La riproducibilità di un’opera d’arte ne svaluta l’aura?
Arte e tecnica si sono da sempre incontrate a metà strada, ma è vero che se un’opera d’arte viene riprodotta perde la sua aura?
Per scoprire ciò dobbiamo innanzitutto chiederci: cos’è che rende l’arte veramente autentica? Quando lo spettatore del passato guardava per esempio un quadro, la relazione tra loro era unica. La fruizione stessa era un’esperienza estetica irripetibile, data da una serie di fattori e influenze da entrambe le parti: l’oggetto artistico, da una parte ha un valore estetico, ma anche culturale, che viene percepito dallo spettatore in quanto manifestazione di un’intuizione originale ma, soprattutto, geniale.
Cosa succede quando l’arte inizia ad essere riprodotta in larga scala? Come ci ricorda Walter Benjamin in L’opera d’arte nell’epoca della sua riproducibilità tecnica, l’opera d’arte è sempre stata riproducibile, attraverso tecniche quali la silografia, ma sempre a livello artigianale. Poi arriva anche la fotografia che apporta un’ulteriore accelerazione.
Nuovi mezzi, nuove tecniche, significano anche un ripensamento totale della produzione artistica: l’opera non è più pensata per essere unica, ma proprio per essere fruita e soprattutto il suo design è dettato da regole tecniche dati dai mezzi usati. Dürer è il primo a concepire un tipo di illustrazione pensata secondo schemi ripetibili.
Panofsky nota infatti un filo rosso che collega i tempi di Dürer ai moderni studi di cartoni animati in quanto esempi limpidi di progettazione industriale: la loro realizzazione prevede infatti più livelli di produzione seriale. Un altro esempio chiaro e noto è Hokusaki, che non è assolutamente un pittore mancato, anzi, ogni suo tratto è stato pensato per essere inciso e stampato, in quanto una volta trasferiti su legno, non perdono né di forza né di vivacità.

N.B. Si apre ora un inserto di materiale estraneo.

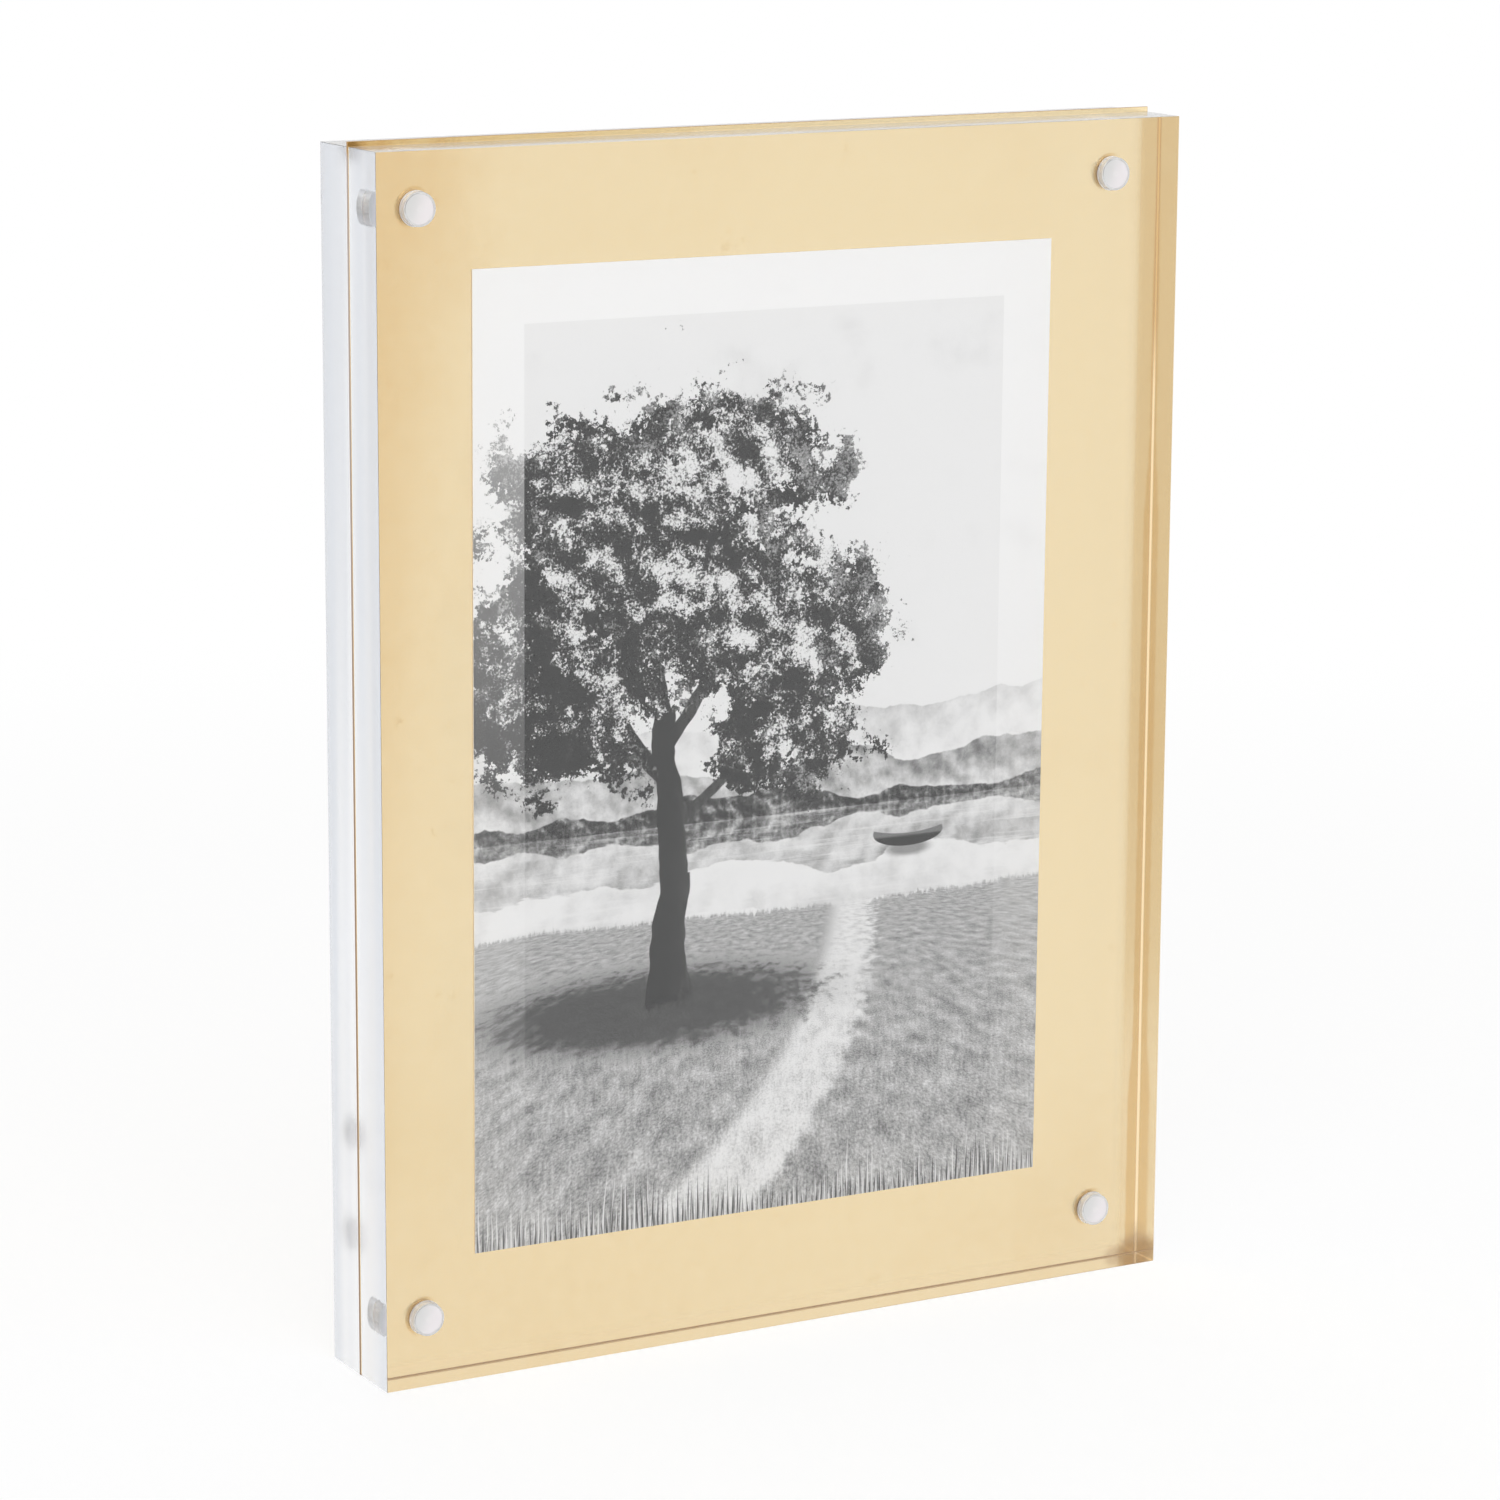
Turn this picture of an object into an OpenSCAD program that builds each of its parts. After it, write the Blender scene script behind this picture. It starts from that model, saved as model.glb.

Pensiamo a quante riproduzioni della Notte stellata ci sono appese nelle case di tutto il mondo… Quello è un tipico esempio di fruizione della copia, che non appiattisce completamente la fruizione, anzi, “oggi il pubblico (colto e popolare) prova di frontali originali un senso amplificato dell’aura, di certo diverso da quello di un uomo dell’Ottocento, ma non per questo meno mistico”.